We all have a conscience, though our relationship with it can vary. For the child whose conscience is active and strong, a word of rebuke can be enough to activate his inner value system and motivate him to change. All the rebuker really has to do is tap into the child’s own desire to be good.
For another, whose conscience is quieter or who is not in the habit of listening to it much, being harshly criticized for breaking the rules may lead him to reject either the rebuker, or the rules, or both. You have to know who you’re dealing with and respond appropriately. Not all consciences are created equal!
In an earlier column, we spoke about the idea of a person’s essence versus his actions. Remember the story of the young boy who hit another boy in the foyer of the shul? An older woman, witnessing this, scolded the hitter for being a “bad boy.” When the hitter responded, as his mother had taught him, that he was not a bad boy but had only done a bad thing, the old-fashioned woman retorted, “If you did a bad thing, that makes you a bad boy!”
These days, we try to shy away from labeling a child’s core essence in such a negative way. We prefer to address the actions and keep the youngster’s self-esteem intact. I like the story that Rabbi Avrohom Twerski tells in one of his books, about how his father would react when he misbehaved as a boy. “Ess past nisht,” his father would say. “This behavior does not become you.” Separating the behavior from the child, with an emphasis on the child’s self-worth, is a good way to help him distance himself from wrongdoing.
The question of self-esteem is a tricky one. As we all know, in recent times the prevailing attitude has been to praise children effusively for doing nothing at all. Trophies and awards for non-accomplishment are rampant—and, in my humble opinion, ridiculous. But this misguided approach has its roots in a desire to help the child feel valuable even if he is less capable than his peers. And that is crucial.
What we have to do, I think, is keep reminding those in our charge that they were created b’tzelem Elokim and, as such, are of infinite worth. At the same time, they have a job to do this world, and that job involves unlocking their G-d-given potential and using it to accomplish. There’s little use in walking around with a bundle of potential unless you take the trouble to open the bundle and make use of its contents.

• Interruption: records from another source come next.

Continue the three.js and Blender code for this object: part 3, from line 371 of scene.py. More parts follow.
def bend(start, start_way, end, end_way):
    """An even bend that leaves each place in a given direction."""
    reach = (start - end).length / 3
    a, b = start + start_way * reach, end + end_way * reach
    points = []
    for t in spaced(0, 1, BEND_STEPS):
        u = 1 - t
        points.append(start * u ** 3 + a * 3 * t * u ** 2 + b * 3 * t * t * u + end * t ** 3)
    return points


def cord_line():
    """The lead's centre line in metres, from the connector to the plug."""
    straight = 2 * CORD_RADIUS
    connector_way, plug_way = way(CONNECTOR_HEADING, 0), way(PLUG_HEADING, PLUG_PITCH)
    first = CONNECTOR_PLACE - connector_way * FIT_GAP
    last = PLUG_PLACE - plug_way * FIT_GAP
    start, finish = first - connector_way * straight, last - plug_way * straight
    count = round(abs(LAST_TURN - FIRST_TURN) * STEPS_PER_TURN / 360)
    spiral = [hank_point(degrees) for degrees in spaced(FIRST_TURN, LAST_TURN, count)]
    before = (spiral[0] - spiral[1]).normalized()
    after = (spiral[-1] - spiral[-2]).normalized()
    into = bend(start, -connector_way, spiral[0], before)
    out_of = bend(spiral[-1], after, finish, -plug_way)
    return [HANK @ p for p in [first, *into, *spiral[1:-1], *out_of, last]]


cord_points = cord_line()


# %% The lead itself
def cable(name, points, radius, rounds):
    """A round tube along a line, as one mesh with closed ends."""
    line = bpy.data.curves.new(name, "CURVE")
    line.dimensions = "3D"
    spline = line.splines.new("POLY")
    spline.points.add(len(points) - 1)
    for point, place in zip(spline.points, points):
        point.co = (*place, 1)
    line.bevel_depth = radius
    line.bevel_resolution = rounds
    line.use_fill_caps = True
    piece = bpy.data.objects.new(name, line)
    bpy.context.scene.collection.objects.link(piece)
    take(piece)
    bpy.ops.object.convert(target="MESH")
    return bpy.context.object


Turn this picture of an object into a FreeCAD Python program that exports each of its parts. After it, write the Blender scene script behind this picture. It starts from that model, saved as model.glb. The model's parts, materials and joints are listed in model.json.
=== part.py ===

This can also be compared to a pirate’s buried treasure. Imagine a sandy beach on a lonely island. Beneath the white sand lies a chest filled with a king’s ransom in gold and jewels. But what use is that breathtaking fortune if it remains untouched beneath the ground? Only by unearthing and unlocking the treasure can it be used to benefit the person, and the world.
Our precious children are like that buried treasure. They must be made to understand that they are supremely valuable, and at the same time be subject to realistic expectations. Puffing them up with empty compliments will not help them fulfill their mission in this world. Neither will making them feel like criminals if they stumble.
Rather, our job is to teach them to dig up the treasure that lies within, courtesy of their Creator, and learn how to spend it properly. With their own conscience, and the help of their parents, teachers, mentors and mashgichim, to help light the way.